[Dataset rows]
━━━━━━━━

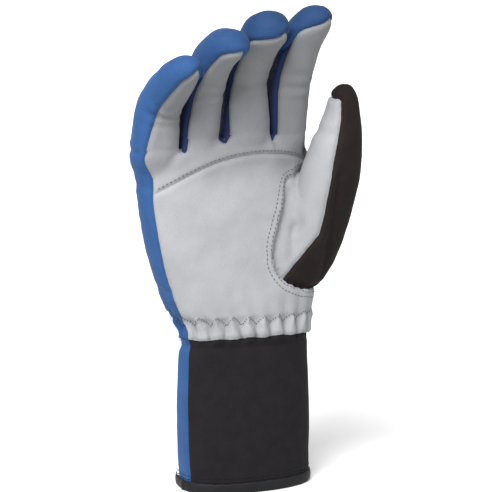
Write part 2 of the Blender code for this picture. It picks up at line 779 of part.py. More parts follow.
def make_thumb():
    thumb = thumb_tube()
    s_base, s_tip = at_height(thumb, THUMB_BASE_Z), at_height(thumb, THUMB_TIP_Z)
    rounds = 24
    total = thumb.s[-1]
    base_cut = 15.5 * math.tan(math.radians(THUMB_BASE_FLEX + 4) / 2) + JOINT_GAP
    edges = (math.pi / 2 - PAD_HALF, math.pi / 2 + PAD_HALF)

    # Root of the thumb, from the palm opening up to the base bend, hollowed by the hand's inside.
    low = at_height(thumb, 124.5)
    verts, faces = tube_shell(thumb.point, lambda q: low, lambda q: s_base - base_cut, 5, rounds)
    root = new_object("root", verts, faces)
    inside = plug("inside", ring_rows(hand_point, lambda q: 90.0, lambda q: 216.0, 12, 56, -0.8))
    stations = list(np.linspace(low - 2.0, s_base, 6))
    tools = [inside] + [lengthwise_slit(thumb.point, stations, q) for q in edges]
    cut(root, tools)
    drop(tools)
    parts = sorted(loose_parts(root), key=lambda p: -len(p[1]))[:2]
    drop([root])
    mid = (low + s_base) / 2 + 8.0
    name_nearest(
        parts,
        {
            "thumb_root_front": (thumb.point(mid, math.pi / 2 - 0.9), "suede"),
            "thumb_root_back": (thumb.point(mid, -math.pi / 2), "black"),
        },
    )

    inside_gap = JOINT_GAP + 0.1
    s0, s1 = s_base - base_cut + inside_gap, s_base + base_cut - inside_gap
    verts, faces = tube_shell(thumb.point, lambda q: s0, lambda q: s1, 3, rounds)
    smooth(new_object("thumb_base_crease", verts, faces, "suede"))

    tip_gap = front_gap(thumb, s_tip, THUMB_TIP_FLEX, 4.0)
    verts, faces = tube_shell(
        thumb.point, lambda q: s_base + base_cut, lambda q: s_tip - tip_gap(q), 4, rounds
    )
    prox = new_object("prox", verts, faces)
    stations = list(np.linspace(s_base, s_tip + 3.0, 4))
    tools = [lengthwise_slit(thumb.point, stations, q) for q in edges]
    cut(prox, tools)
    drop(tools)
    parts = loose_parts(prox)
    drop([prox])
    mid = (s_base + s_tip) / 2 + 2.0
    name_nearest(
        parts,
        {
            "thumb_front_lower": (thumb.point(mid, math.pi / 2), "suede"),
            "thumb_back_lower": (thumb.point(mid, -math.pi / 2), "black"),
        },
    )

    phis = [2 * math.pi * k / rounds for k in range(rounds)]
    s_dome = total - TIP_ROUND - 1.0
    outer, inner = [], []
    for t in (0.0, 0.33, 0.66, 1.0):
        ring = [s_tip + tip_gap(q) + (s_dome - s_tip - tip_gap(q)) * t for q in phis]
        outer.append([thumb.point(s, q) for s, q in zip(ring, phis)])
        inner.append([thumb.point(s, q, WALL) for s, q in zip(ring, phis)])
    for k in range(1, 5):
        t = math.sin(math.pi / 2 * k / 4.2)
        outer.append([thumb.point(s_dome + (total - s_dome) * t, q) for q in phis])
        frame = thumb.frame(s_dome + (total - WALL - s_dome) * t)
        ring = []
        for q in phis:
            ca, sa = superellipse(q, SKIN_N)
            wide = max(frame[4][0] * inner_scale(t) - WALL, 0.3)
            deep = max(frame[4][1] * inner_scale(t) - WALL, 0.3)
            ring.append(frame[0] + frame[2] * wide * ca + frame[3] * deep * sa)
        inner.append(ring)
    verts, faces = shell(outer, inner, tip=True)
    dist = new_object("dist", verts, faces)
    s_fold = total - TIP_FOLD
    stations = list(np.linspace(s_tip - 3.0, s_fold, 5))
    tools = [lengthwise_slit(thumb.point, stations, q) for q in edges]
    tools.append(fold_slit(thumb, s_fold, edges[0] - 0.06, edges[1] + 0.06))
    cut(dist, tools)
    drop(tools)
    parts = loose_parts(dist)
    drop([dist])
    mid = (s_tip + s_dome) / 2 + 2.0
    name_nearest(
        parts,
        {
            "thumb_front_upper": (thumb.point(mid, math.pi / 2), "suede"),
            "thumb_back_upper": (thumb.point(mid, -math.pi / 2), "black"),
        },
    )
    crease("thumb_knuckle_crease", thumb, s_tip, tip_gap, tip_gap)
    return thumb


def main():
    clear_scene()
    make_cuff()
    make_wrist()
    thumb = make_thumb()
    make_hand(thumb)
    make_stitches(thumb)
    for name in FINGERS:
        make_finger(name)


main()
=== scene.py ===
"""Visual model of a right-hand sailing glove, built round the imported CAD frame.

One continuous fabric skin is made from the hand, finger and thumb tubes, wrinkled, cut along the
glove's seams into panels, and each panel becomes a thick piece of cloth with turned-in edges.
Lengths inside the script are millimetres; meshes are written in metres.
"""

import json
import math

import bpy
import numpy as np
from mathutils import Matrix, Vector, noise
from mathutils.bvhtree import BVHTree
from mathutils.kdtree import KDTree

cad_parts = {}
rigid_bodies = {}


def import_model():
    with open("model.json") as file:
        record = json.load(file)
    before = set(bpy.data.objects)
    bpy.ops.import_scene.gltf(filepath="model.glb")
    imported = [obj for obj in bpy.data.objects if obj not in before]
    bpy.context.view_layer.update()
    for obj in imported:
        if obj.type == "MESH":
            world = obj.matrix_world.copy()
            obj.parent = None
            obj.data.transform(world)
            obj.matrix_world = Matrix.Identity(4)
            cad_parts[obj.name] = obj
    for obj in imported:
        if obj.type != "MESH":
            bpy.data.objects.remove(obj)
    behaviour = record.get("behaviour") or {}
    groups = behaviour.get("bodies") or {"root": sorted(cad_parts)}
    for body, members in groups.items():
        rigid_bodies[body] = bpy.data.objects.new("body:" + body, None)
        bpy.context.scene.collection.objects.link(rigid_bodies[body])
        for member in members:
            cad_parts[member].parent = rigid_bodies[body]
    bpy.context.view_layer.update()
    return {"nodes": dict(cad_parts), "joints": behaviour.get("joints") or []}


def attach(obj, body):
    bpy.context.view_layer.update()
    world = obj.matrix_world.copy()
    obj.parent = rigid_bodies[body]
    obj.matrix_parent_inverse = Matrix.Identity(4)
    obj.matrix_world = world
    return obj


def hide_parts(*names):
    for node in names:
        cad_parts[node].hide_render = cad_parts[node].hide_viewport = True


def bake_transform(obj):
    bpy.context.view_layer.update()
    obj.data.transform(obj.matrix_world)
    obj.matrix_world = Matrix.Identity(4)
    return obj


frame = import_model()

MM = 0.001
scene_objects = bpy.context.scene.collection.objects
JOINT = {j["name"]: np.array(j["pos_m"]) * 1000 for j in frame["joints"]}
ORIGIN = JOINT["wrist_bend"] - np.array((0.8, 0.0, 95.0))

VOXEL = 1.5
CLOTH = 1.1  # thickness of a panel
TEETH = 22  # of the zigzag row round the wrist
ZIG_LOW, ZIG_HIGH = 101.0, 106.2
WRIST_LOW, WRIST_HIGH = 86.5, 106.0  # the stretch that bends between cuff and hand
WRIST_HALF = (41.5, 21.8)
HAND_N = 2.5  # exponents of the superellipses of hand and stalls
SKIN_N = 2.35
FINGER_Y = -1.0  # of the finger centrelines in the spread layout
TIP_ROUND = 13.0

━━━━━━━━

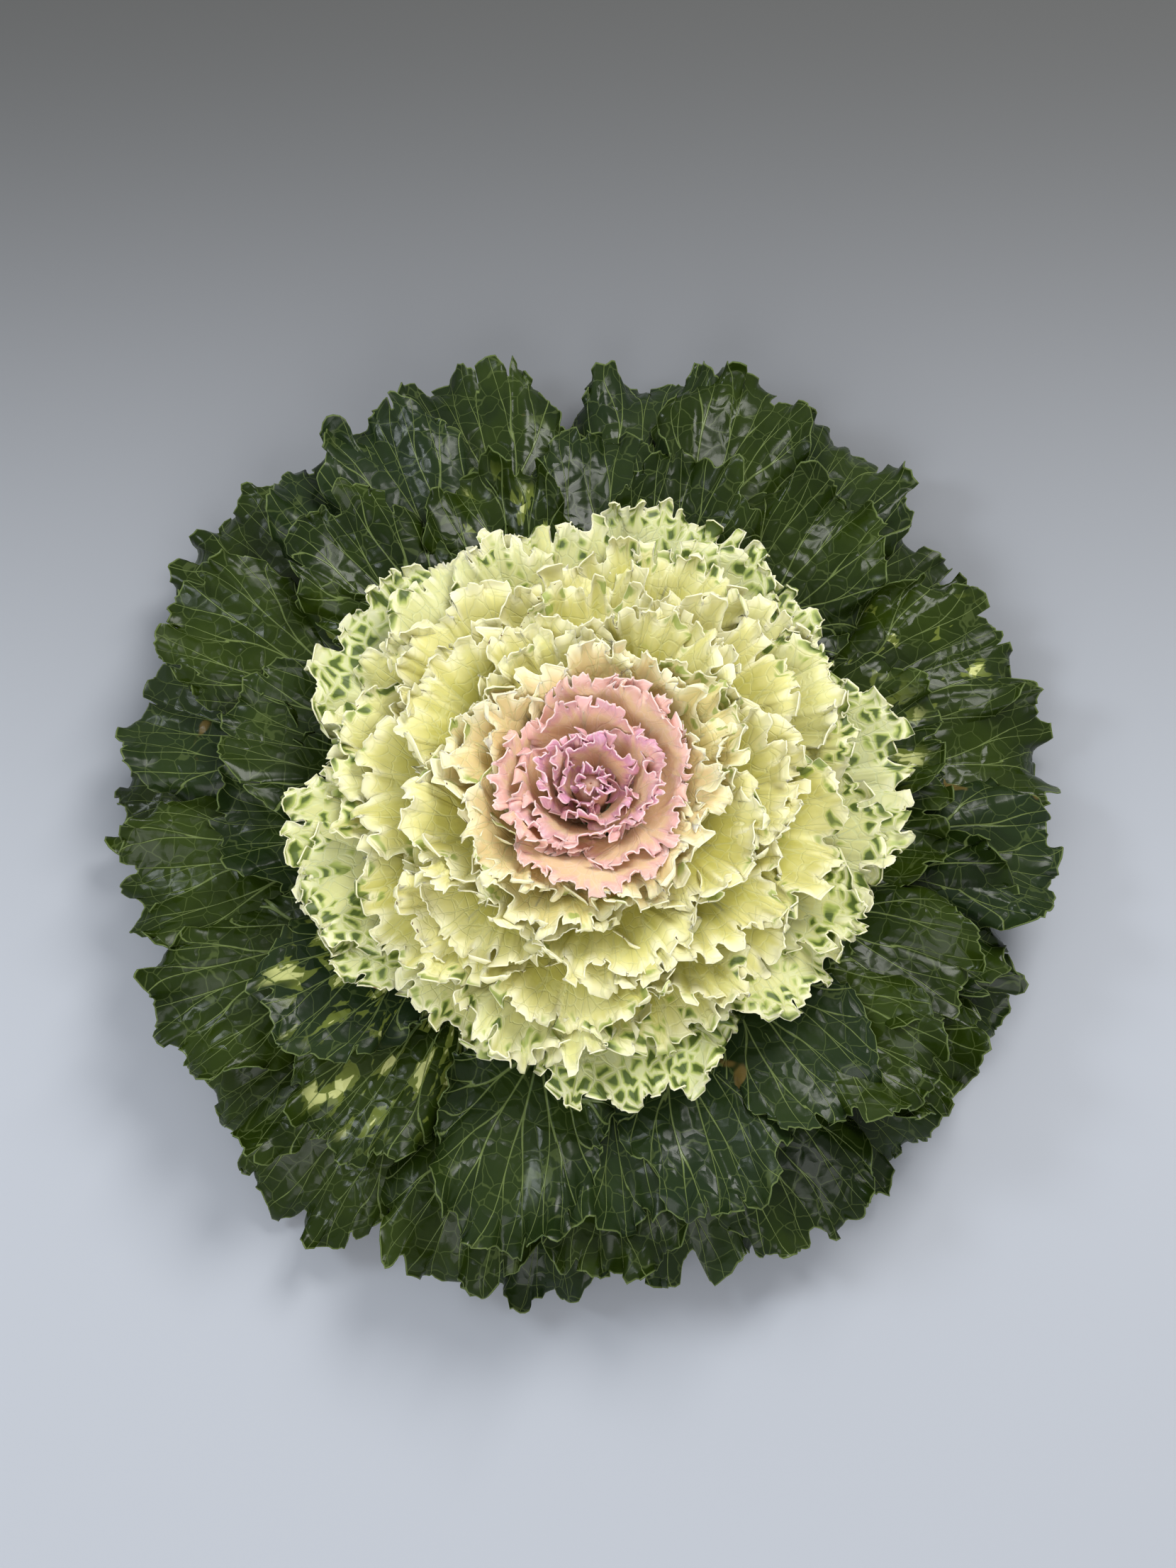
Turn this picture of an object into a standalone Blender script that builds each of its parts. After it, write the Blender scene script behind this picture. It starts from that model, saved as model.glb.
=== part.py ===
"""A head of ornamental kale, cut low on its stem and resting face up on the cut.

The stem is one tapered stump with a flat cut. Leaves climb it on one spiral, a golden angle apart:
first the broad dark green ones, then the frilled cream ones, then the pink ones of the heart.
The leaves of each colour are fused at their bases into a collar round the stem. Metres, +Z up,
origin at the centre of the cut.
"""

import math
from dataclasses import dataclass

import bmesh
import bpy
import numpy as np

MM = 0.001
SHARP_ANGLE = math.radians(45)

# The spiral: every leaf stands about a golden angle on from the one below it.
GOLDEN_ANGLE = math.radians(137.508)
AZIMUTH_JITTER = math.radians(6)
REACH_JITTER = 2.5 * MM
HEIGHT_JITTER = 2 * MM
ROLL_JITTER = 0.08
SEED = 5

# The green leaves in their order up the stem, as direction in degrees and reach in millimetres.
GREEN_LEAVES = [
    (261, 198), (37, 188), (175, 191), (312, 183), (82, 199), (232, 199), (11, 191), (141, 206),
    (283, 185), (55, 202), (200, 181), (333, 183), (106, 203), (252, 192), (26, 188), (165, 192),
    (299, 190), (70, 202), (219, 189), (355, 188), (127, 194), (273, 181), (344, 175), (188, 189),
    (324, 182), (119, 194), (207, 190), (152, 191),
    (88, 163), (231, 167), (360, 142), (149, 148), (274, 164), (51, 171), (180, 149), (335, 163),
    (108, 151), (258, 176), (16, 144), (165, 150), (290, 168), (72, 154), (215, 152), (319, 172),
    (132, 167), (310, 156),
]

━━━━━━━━

Task goal
The lines from the one containing "cut(dist, tools)" to the one containing "bpy.context.scene.collection.objects.link(rigid_bodies[body])", both included, are to be extracted exactly; give no other line.

Solution for this task
    cut(dist, tools)
    drop(tools)
    parts = loose_parts(dist)
    drop([dist])
    mid = (s_tip + s_dome) / 2 + 2.0
    name_nearest(
        parts,
        {
            "thumb_front_upper": (thumb.point(mid, math.pi / 2), "suede"),
            "thumb_back_upper": (thumb.point(mid, -math.pi / 2), "black"),
        },
    )
    crease("thumb_knuckle_crease", thumb, s_tip, tip_gap, tip_gap)
    return thumb


def main():
    clear_scene()
    make_cuff()
    make_wrist()
    thumb = make_thumb()
    make_hand(thumb)
    make_stitches(thumb)
    for name in FINGERS:
        make_finger(name)


main()
=== scene.py ===
"""Visual model of a right-hand sailing glove, built round the imported CAD frame.

One continuous fabric skin is made from the hand, finger and thumb tubes, wrinkled, cut along the
glove's seams into panels, and each panel becomes a thick piece of cloth with turned-in edges.
Lengths inside the script are millimetres; meshes are written in metres.
"""

import json
import math

import bpy
import numpy as np
from mathutils import Matrix, Vector, noise
from mathutils.bvhtree import BVHTree
from mathutils.kdtree import KDTree

cad_parts = {}
rigid_bodies = {}


def import_model():
    with open("model.json") as file:
        record = json.load(file)
    before = set(bpy.data.objects)
    bpy.ops.import_scene.gltf(filepath="model.glb")
    imported = [obj for obj in bpy.data.objects if obj not in before]
    bpy.context.view_layer.update()
    for obj in imported:
        if obj.type == "MESH":
            world = obj.matrix_world.copy()
            obj.parent = None
            obj.data.transform(world)
            obj.matrix_world = Matrix.Identity(4)
            cad_parts[obj.name] = obj
    for obj in imported:
        if obj.type != "MESH":
            bpy.data.objects.remove(obj)
    behaviour = record.get("behaviour") or {}
    groups = behaviour.get("bodies") or {"root": sorted(cad_parts)}
    for body, members in groups.items():
        rigid_bodies[body] = bpy.data.objects.new("body:" + body, None)
        bpy.context.scene.collection.objects.link(rigid_bodies[body])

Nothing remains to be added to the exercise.